Apple wants to kill off the 3.5mm audio jack, as it’s one of the few limiting factors preventing its smartphones from getting any thinner. The company is hoping to do it by using the Lightning port instead, and the first manufacturer to get on board is Philips. The Fidelio M2L eschews a 3.5mm jack for a Lightning cable, meaning it’s strictly limited to iOS devices, and even adds its own digital to analogue convertor (DAC) to provide higher quality audio than Apple’s phones and tablets are capable of out of the box.
Physically, the Fidelo M2L is almost an exact replica of the existing Fidelio M1 mk2, with the same black aluminium ear cups, black leather headband and memory foam-filled ear cups which makes them very comfortable to wear. They sit on your ears, rather than over them and create a fairly tight seal, blocking out most exterior noise but still letting you hear the people right next to you. There’s also a little sound leakage at high volumes, so your immediate neighbours might be able to hear your embarrassing music choices on the bus.
The only real differences are the Lightning adapter on the end of the cable, and the volume and playback controls on the right ear cup. The playback controls are easy enough to reach, with a jog dial adjusting volume and a single large button playing, pausing or skipping tracks depending on whether you single, double or triple-click it. You can also answer calls, but with no microphone built into the ear cups you’ll still have to pull your phone out of your pocket to talk back.
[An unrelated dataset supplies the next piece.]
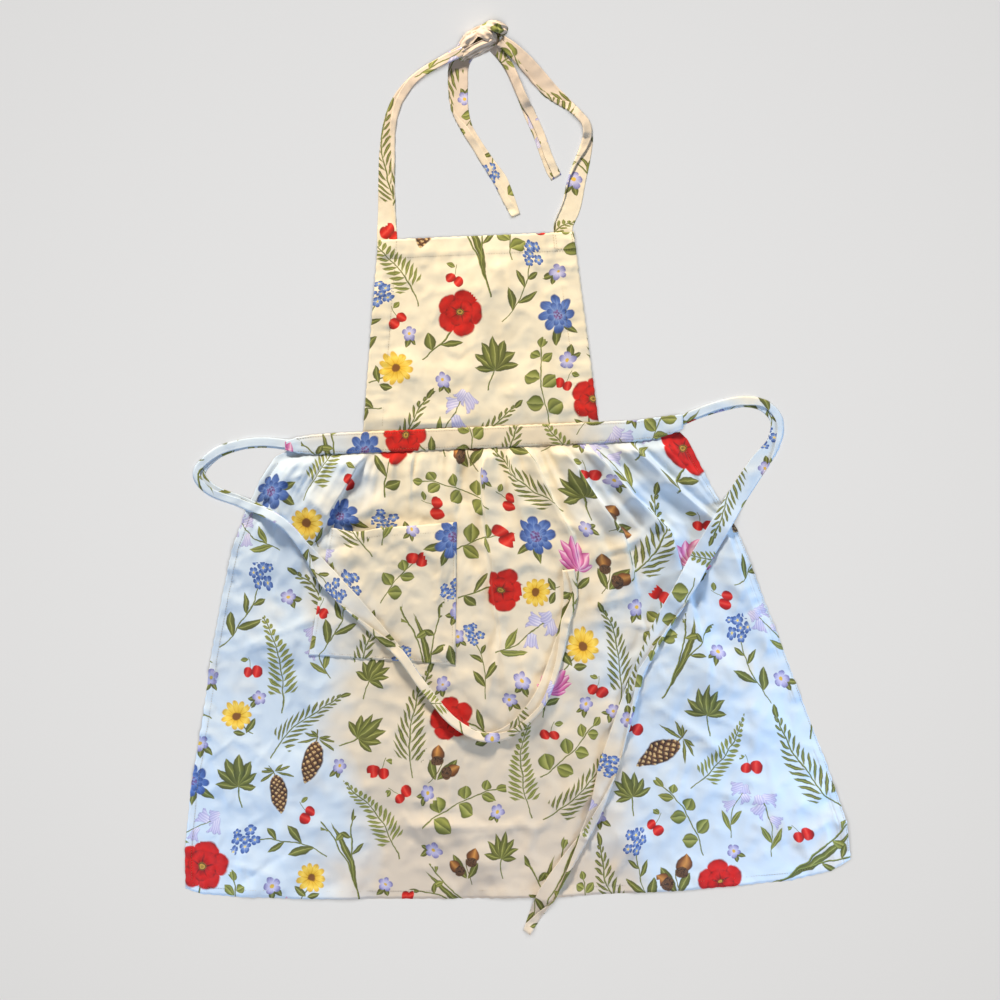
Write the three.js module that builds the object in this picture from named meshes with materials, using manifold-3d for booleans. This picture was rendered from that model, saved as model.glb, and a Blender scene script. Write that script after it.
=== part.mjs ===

Frustratingly you can’t use the Fidelio M2l on other Apple products, like a MacBook or iMac desktop, as they both lack Lightning ports. Effectively, you’re limited to iPads and iPhones only, which is incredibly frustrating when spending £200 on a pair of headphones. We took our review sample on a foreign trip, but had to swap over to a different pair in order to watch the in-flight movie.
You’ll also need to take battery life into consideration. The M2Ls draw power from your iOS device in order to power the internal DAC, meaning you could find yourself out of juice sooner than you might with a traditional pair of headphones. Our iPhone 6 used approximately 20% more battery when listening to three hours of music through the M2Ls as it did when using a pair of standard headphones.
It’s inside that the M2L truly differs from the M1 Mk2. They both have the same 40mm neodymium drivers, with lighter voice coils than the original Fidelio M1s to improve the bass tones and overall sound precision, but in the M2L they are connected to a dedicated 24-bit DAC. The digital to analog conversion that is normally handled by your iOS device is instead offloaded to the headphones themselves, which should theoretically reduce interference as the converted analog signal doesn’t have to travel quite so far before it reaches the headphone drivers. The M2L’s 24-bit DAC is also capable of playing higher bitrate audio than an iPhone or iPad, which should mean higher quality sound.
Annoyingly Apple limits its Music app (and iTunes on the desktop) to 16-bit audio, meaning you’ll need to use a third party music app to play 24-bit tracks on the M2Ls. We used Onkyo HF Player, a free download with an £8 in-app purchase to enable High Resolution Playback, but even then hard limits in the Lightning specification means you’re restricted to 24-bit 48khz audio. Higher bitrate tracks will still play, but you won’t be getting the full effect.
Whether you’ll actually be able to tell the difference depends on your ears. When comparing 24bit FLAC files to AAC tracks converted at the highest possible quality iTunes will allow and still play back on an iOS device, it was difficult to tell in blind testing which was the higher resolution version. However, swapping between the M2Ls (which regardless of audio source is still handling all the signal processing) and a regular pair of headphones plugged into the 3.5mm audio jack revealed a more precise high-end and a more enveloping sound stage. If your music library currently consists of low bitrate MP3s the differences can be illuminating, but of course you’ll have to spend some cash upgrading your music to 24bit first.
Overall sound quality is in line with previous Fidelio headphones, meaning a warm signature with tight, yet manageable bass. Dance, electronic and rock tracks benefit the most, but we could still listen to more delicate music and appreciate the subtle tones.
If you only listen to music on an iPhone or an iPad, or prefer to have separate pairs of headphones for listening at home and listening on the move, you might be able to justify the cost. However, until Apple abandons the 3.5mm audio jack completely, we think you’d be much better buying a standard pair of headphones like the Philips M1 mkII – which are conveniently £55 cheaper.